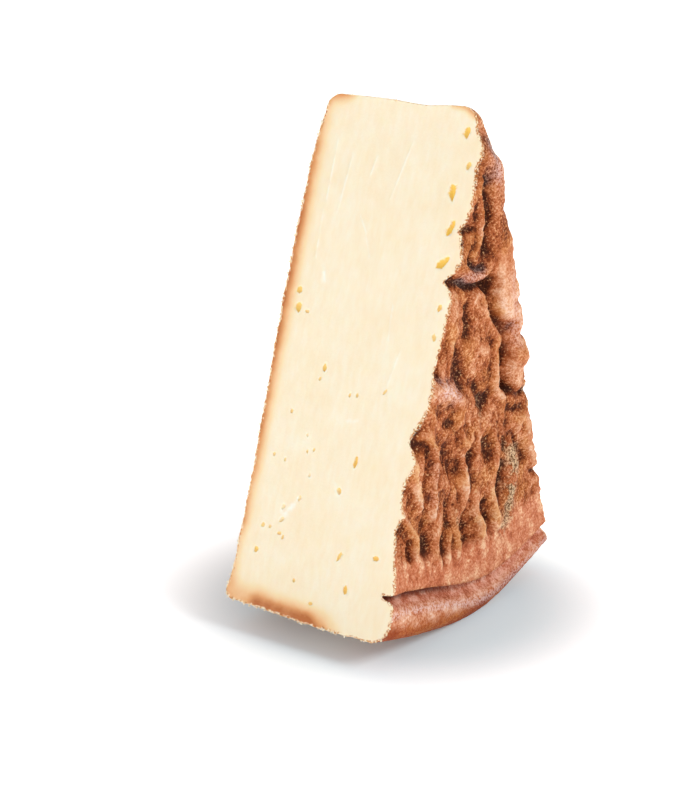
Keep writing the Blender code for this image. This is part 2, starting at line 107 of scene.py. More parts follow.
# Swells of the wrinkled side: height, half width, flatness of the top, then points along the crest, each
# as its distance down from the tip and across from the middle
SWELLS = (
    (3.6, 6.5, 3.5, (
        (13, 1), (22, 4.5), (32, 6), (42, 8), (52, 12), (62, 15), (72, 18), (82, 21), (88, 23.5),
    )),
    (1.9, 4.2, 2.6, ((90, 23.5), (97, 26), (104, 27))),
    (1.3, 2.6, 2, ((17, -4), (27, -7), (33, -10))),
    (1.8, 1.5, 1.7, ((24, -5), (31, -3.3), (39, -3.3), (45, -4.2), (49, -8))),
    (1.0, 2.4, 2, ((43, -9), (47, -12))),
    (1.5, 2.1, 2, ((49.5, -15), (52.5, -13), (55, -9), (57, -4), (56.5, 1), (53.5, 3.5), (50.5, 2.5))),
    (0.8, 1.6, 2, ((48.5, -11), (50.5, -8))),
    (2.0, 2.4, 2.2, (
        (64, 2), (68, 0.5), (72, 3.5), (76, 7.5), (81, 11.5),
        (86, 12), (92, 11), (96, 10.5), (100, 13.5), (104, 18.5),
    )),
    (1.2, 2.6, 2, ((63.5, -18), (75.5, -17.5), (84, -22), (91, -23.5))),
    (1.0, 2.4, 2, ((64, -4.5), (72, -2.5), (77, 2))),
    (1.2, 3.0, 2, ((79, -8), (82, 0), (85, 6))),
    (2.4, 3.4, 2.4, ((92, -26.5), (94, -21.5), (96, -15.5), (100, -11.5), (105, -11.5))),
    (1.4, 3.0, 2, ((98, -30), (103, -27), (106, -22), (109, -16))),
    (2.4, 1.9, 1.6, ((106, -30), (111, -27), (117, -25), (128, -25), (137, -25))),
    (1.8, 2.2, 1.8, ((115, -37), (122.5, -36), (130.5, -32))),
    (1.9, 1.7, 1.6, ((131.5, -42), (137, -38.5), (142.5, -35), (150, -35))),
    (1.7, 1.8, 1.8, ((111, -9), (113.5, -7.5), (116.5, -4))),
    (1.6, 1.9, 1.8, ((112, 1), (117.5, 2), (123, 3.5))),
    (1.4, 2.0, 1.8, ((117, 13), (123.5, 16), (130, 15.5))),
    (1.6, 2.2, 1.8, ((127, -4.5), (134, -3.5), (139, -6))),
    (1.3, 3.6, 2.5, ((134, 26), (143, 26))),
    (1.9, 3.0, 2.2, ((118, 28), (114, 31.5), (120, 35.5), (128, 38.5), (135, 41))),
    (1.2, 3.0, 2, ((143, 43), (148, 46))),
    (1.6, 2.0, 1.8, ((137, 3), (144, 4), (152, 5))),
    (1.4, 2.0, 1.8, ((138, 14), (146, 15.5), (154, 15))),
    (1.4, 2.0, 1.8, ((140, -11), (147, -9.5), (156, -10.5))),
    (1.2, 2.2, 1.8, ((138.5, -21), (146.5, -22), (153, -21))),
    (1.4, 1.8, 2, ((146, -14), (158, -15))),
    (1.3, 1.8, 2, ((148, -9.7), (157, -9.3))),
    (1.6, 2.4, 2, ((148, 5.5), (160, 8.5))),
    (1.5, 2.0, 2, ((143, 17.5), (153, 19))),
)

LOBE = SWELLS[0][3] + SWELLS[1][3]  # the large smooth swell, on which the puckers are faint
LOBE_WIDTH = 7.0

# Hollows and creases between them: depth, half width, flatness of the floor, then points along the floor
HOLLOWS = (
    (2.2, 3.0, 2, ((10.5, 4), (14.5, 5))),
    (1.1, 3.5, 2, ((28, 9.5), (36, 12.5))),
    (0.7, 2.0, 2, ((33, -7), (36, -6.5))),
    (1.5, 1.5, 2, ((39, -13), (40, -8))),
    (2.3, 2.0, 2, ((25, -1.5), (31, -0.3), (38, 0), (45, 0.5), (50, 2))),
    (2.2, 1.6, 1.6, ((50, -10), (53, -6), (54.5, -2), (54, 0.5))),
    (3.4, 1.7, 1.6, ((55.4, -20), (57, -14), (59.5, -8), (61, -2), (61, 4))),
    (4.3, 2.8, 1.9, (
        (61, 6), (66, 5), (71, 7.5), (75, 11), (79.5, 15),
        (84, 16), (91, 15.5), (95, 15), (99, 18), (103, 22),
    )),
    (1.9, 2.1, 2, ((66.5, -9), (76, -8))),
    (1.6, 2.2, 2, ((79, -15), (82, -14))),
    (3.0, 4.2, 2.6, ((89, -12), (91, -10))),
    (2.2, 3.2, 2.4, ((95, -2), (97, 0))),
    (3.0, 3.8, 2.6, ((102, 5), (104, 7))),
    (1.6, 1.8, 2, ((86, -26), (88, -25))),
    (1.6, 2.6, 2, ((105.5, -19), (106.5, -16))),
    (2.6, 3.5, 2.4, ((106.5, -36), (110, -31))),
    (2.8, 4.2, 2.4, ((116, -16), (121, -14), (124, -10))),
    (1.2, 3.0, 2.2, ((122, -39), (128, -38))),
    (1.0, 2.8, 2.2, ((138, -42), (146, -41))),
    (1.8, 1.2, 1.8, ((142.5, -37.6), (149, -37.2))),
    (1.9, 2.8, 2, ((121, -1), (132, 0.5))),
    (1.9, 3.2, 2, ((119, 9), (124, 11))),
    (2.2, 2.2, 2, ((122, 22), (124, 23))),
    (2.4, 2.3, 2, ((130, 21.5), (137, 20.5), (143, 19))),
    (1.5, 2.0, 2, ((119, 25), (125, 31), (133, 35))),
    (1.2, 1.4, 2, ((137, 39), (139, 47))),
    (2.3, 2.4, 2, ((142, 9.5), (149, 10.5))),
    (2.0, 3.6, 2, ((144, -2.5), (154, -2))),
    (1.3, 2.8, 2, ((134, -14.5), (144, -14))),
    (1.9, 3.4, 2, ((140, -29), (147, -28))),
    (1.7, 1.7, 2, ((147, -18), (157, -17.5))),
    (1.8, 2.4, 2, ((148, -3), (158, -1.5))),
    (1.7, 2.2, 2, ((149, 12), (157, 13.5))),
    (1.5, 2.0, 2, ((147, -28), (152, -27))),
    (2.0, 2.0, 2, ((97, 17), (102, 22), (105, 27), (106, 33))),
    (1.4, 2.0, 2, ((110, 24), (112, 32))),
    (1.4, 1.4, 2, ((35, 10), (36, 14))),
    (1.2, 1.4, 2, ((69, 20), (69.5, 26))),
    (1.2, 1.4, 2, ((81.5, 24), (82, 30))),
)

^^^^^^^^

**What the exercise asks:**
Return all of the data precisely as it appears.

**Exercise solution:**
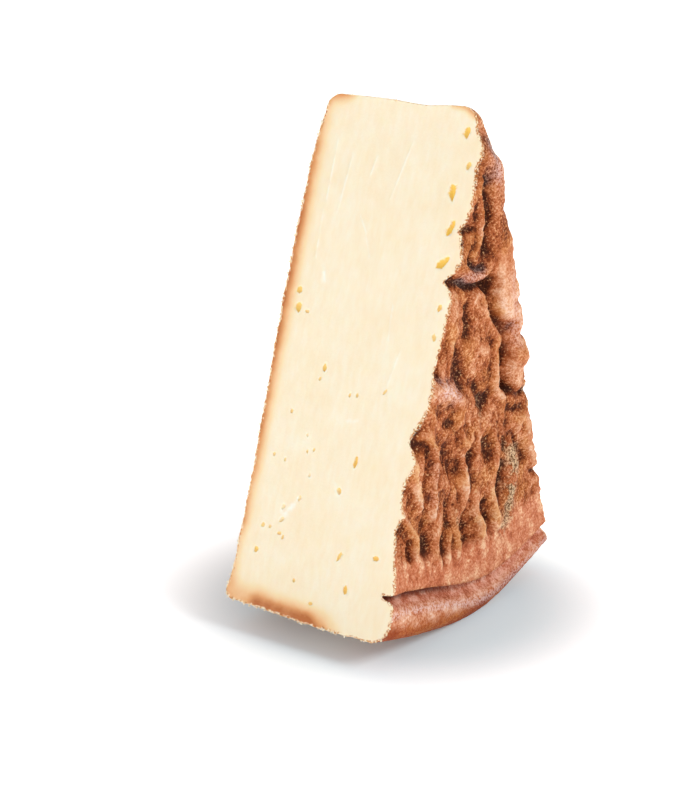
Keep writing the Blender code for this image. This is part 2, starting at line 107 of scene.py. More parts follow.
# Swells of the wrinkled side: height, half width, flatness of the top, then points along the crest, each
# as its distance down from the tip and across from the middle
SWELLS = (
    (3.6, 6.5, 3.5, (
        (13, 1), (22, 4.5), (32, 6), (42, 8), (52, 12), (62, 15), (72, 18), (82, 21), (88, 23.5),
    )),
    (1.9, 4.2, 2.6, ((90, 23.5), (97, 26), (104, 27))),
    (1.3, 2.6, 2, ((17, -4), (27, -7), (33, -10))),
    (1.8, 1.5, 1.7, ((24, -5), (31, -3.3), (39, -3.3), (45, -4.2), (49, -8))),
    (1.0, 2.4, 2, ((43, -9), (47, -12))),
    (1.5, 2.1, 2, ((49.5, -15), (52.5, -13), (55, -9), (57, -4), (56.5, 1), (53.5, 3.5), (50.5, 2.5))),
    (0.8, 1.6, 2, ((48.5, -11), (50.5, -8))),
    (2.0, 2.4, 2.2, (
        (64, 2), (68, 0.5), (72, 3.5), (76, 7.5), (81, 11.5),
        (86, 12), (92, 11), (96, 10.5), (100, 13.5), (104, 18.5),
    )),
    (1.2, 2.6, 2, ((63.5, -18), (75.5, -17.5), (84, -22), (91, -23.5))),
    (1.0, 2.4, 2, ((64, -4.5), (72, -2.5), (77, 2))),
    (1.2, 3.0, 2, ((79, -8), (82, 0), (85, 6))),
    (2.4, 3.4, 2.4, ((92, -26.5), (94, -21.5), (96, -15.5), (100, -11.5), (105, -11.5))),
    (1.4, 3.0, 2, ((98, -30), (103, -27), (106, -22), (109, -16))),
    (2.4, 1.9, 1.6, ((106, -30), (111, -27), (117, -25), (128, -25), (137, -25))),
    (1.8, 2.2, 1.8, ((115, -37), (122.5, -36), (130.5, -32))),
    (1.9, 1.7, 1.6, ((131.5, -42), (137, -38.5), (142.5, -35), (150, -35))),
    (1.7, 1.8, 1.8, ((111, -9), (113.5, -7.5), (116.5, -4))),
    (1.6, 1.9, 1.8, ((112, 1), (117.5, 2), (123, 3.5))),
    (1.4, 2.0, 1.8, ((117, 13), (123.5, 16), (130, 15.5))),
    (1.6, 2.2, 1.8, ((127, -4.5), (134, -3.5), (139, -6))),
    (1.3, 3.6, 2.5, ((134, 26), (143, 26))),
    (1.9, 3.0, 2.2, ((118, 28), (114, 31.5), (120, 35.5), (128, 38.5), (135, 41))),
    (1.2, 3.0, 2, ((143, 43), (148, 46))),
    (1.6, 2.0, 1.8, ((137, 3), (144, 4), (152, 5))),
    (1.4, 2.0, 1.8, ((138, 14), (146, 15.5), (154, 15))),
    (1.4, 2.0, 1.8, ((140, -11), (147, -9.5), (156, -10.5))),
    (1.2, 2.2, 1.8, ((138.5, -21), (146.5, -22), (153, -21))),
    (1.4, 1.8, 2, ((146, -14), (158, -15))),
    (1.3, 1.8, 2, ((148, -9.7), (157, -9.3))),
    (1.6, 2.4, 2, ((148, 5.5), (160, 8.5))),
    (1.5, 2.0, 2, ((143, 17.5), (153, 19))),
)

LOBE = SWELLS[0][3] + SWELLS[1][3]  # the large smooth swell, on which the puckers are faint
LOBE_WIDTH = 7.0

# Hollows and creases between them: depth, half width, flatness of the floor, then points along the floor
HOLLOWS = (
    (2.2, 3.0, 2, ((10.5, 4), (14.5, 5))),
    (1.1, 3.5, 2, ((28, 9.5), (36, 12.5))),
    (0.7, 2.0, 2, ((33, -7), (36, -6.5))),
    (1.5, 1.5, 2, ((39, -13), (40, -8))),
    (2.3, 2.0, 2, ((25, -1.5), (31, -0.3), (38, 0), (45, 0.5), (50, 2))),
    (2.2, 1.6, 1.6, ((50, -10), (53, -6), (54.5, -2), (54, 0.5))),
    (3.4, 1.7, 1.6, ((55.4, -20), (57, -14), (59.5, -8), (61, -2), (61, 4))),
    (4.3, 2.8, 1.9, (
        (61, 6), (66, 5), (71, 7.5), (75, 11), (79.5, 15),
        (84, 16), (91, 15.5), (95, 15), (99, 18), (103, 22),
    )),
    (1.9, 2.1, 2, ((66.5, -9), (76, -8))),
    (1.6, 2.2, 2, ((79, -15), (82, -14))),
    (3.0, 4.2, 2.6, ((89, -12), (91, -10))),
    (2.2, 3.2, 2.4, ((95, -2), (97, 0))),
    (3.0, 3.8, 2.6, ((102, 5), (104, 7))),
    (1.6, 1.8, 2, ((86, -26), (88, -25))),
    (1.6, 2.6, 2, ((105.5, -19), (106.5, -16))),
    (2.6, 3.5, 2.4, ((106.5, -36), (110, -31))),
    (2.8, 4.2, 2.4, ((116, -16), (121, -14), (124, -10))),
    (1.2, 3.0, 2.2, ((122, -39), (128, -38))),
    (1.0, 2.8, 2.2, ((138, -42), (146, -41))),
    (1.8, 1.2, 1.8, ((142.5, -37.6), (149, -37.2))),
    (1.9, 2.8, 2, ((121, -1), (132, 0.5))),
    (1.9, 3.2, 2, ((119, 9), (124, 11))),
    (2.2, 2.2, 2, ((122, 22), (124, 23))),
    (2.4, 2.3, 2, ((130, 21.5), (137, 20.5), (143, 19))),
    (1.5, 2.0, 2, ((119, 25), (125, 31), (133, 35))),
    (1.2, 1.4, 2, ((137, 39), (139, 47))),
    (2.3, 2.4, 2, ((142, 9.5), (149, 10.5))),
    (2.0, 3.6, 2, ((144, -2.5), (154, -2))),
    (1.3, 2.8, 2, ((134, -14.5), (144, -14))),
    (1.9, 3.4, 2, ((140, -29), (147, -28))),
    (1.7, 1.7, 2, ((147, -18), (157, -17.5))),
    (1.8, 2.4, 2, ((148, -3), (158, -1.5))),
    (1.7, 2.2, 2, ((149, 12), (157, 13.5))),
    (1.5, 2.0, 2, ((147, -28), (152, -27))),
    (2.0, 2.0, 2, ((97, 17), (102, 22), (105, 27), (106, 33))),
    (1.4, 2.0, 2, ((110, 24), (112, 32))),
    (1.4, 1.4, 2, ((35, 10), (36, 14))),
    (1.2, 1.4, 2, ((69, 20), (69.5, 26))),
    (1.2, 1.4, 2, ((81.5, 24), (82, 30))),
)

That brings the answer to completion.